Это была Сеньорита. Под гром аплодисментов она устремилась вперед и, оттолкнувшись одной ногой, взмыла в воздух. Пресвятые небеса! И это была прелестница, к ногам которой падали короли? Эти тяжелые, мускулистые конечности, эти толстые щиколотки, впалые глаза, неживая улыбка, грубо раскрашенные щеки! Где же алый румянец, влажные, выразительные глаза, гармоничные очертания Анимулы?

Сеньорита танцевала. Какие грубые, неизящные движения! Игра ее конечностей была насквозь фальшивой и искусственной. Ее прыжки были болезненными атлетическими усилиями, ее позы были угловатыми и не радовали глаз. Я не мог этого больше выносить; c возгласом отвращения, обратившим на меня все взоры, я поднялся из своего кресла в самой середине pas-de-fascination Синьориты и торопливо покинул театр.

Я поспешил домой, чтобы снова усладить свой взор прекрасными очертаниями моей сильфиды. Я чувствовал, что отныне бороться с этой страстью будет невозможно. Я припал к линзе. Анимула была здесь, но что случилось?
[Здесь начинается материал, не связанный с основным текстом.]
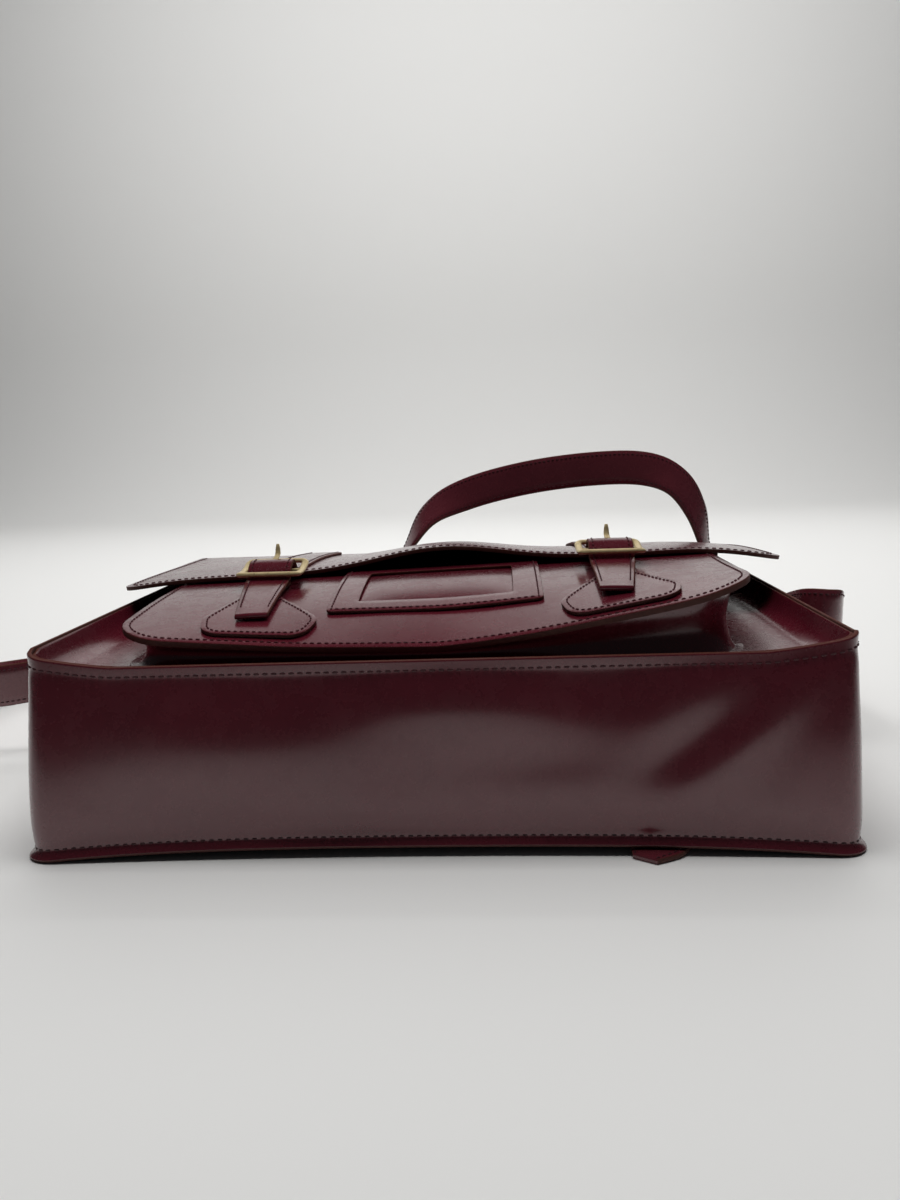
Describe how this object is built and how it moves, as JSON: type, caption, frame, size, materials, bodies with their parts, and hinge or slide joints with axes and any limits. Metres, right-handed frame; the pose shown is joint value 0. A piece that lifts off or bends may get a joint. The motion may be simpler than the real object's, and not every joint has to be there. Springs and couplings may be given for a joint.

Какие-то ужасные изменения произошли, пока я отсутствовал. Казалось, какое-то скрытое горе омрачило ее черты. Ее лицо стало худым и изможденным, ее конечности тяжело повисли, чудесное сияние ее волос померкло. Она была больна – больна, и я ничем не мог ей помочь! В тот момент, полагаю, я бы отверг все притязания на право быть человеком, если бы только мог уменьшиться до размера микроорганизма и облегчить страдания той, с которой судьба навечно меня разделила.

Я ломал голову над разгадкой этой тайны. Что так мучило сильфиду? Она, казалось, страдала от сильной боли. Черты ее лица исказились, она даже скорчилась, словно в агонии. Чудесный лес, похоже, тоже потерял половину своей красоты. Его цвета потускнели, а местами полностью исчезли. Часами я наблюдал за Анимулой с болью в сердце, и она угасала у меня на глазах. Внезапно я вспомнил, что не смотрел на каплю воды уже несколько дней. На самом деле я ненавидел смотреть на нее, ведь она напоминала мне о природном барьере между мной и Анимулой. Я торопливо посмотрел вниз на подставку. Предметное стекло было здесь. Но, пресвятые небеса! Капля исчезла! Кошмарная правда обрушилась на меня: она испарялась, пока не сделалась настолько крошечной, что ее стало невозможно увидеть невооруженным глазом. Я смотрел на ее последний атом, тот самый, в котором была Анимула, – и она умирала!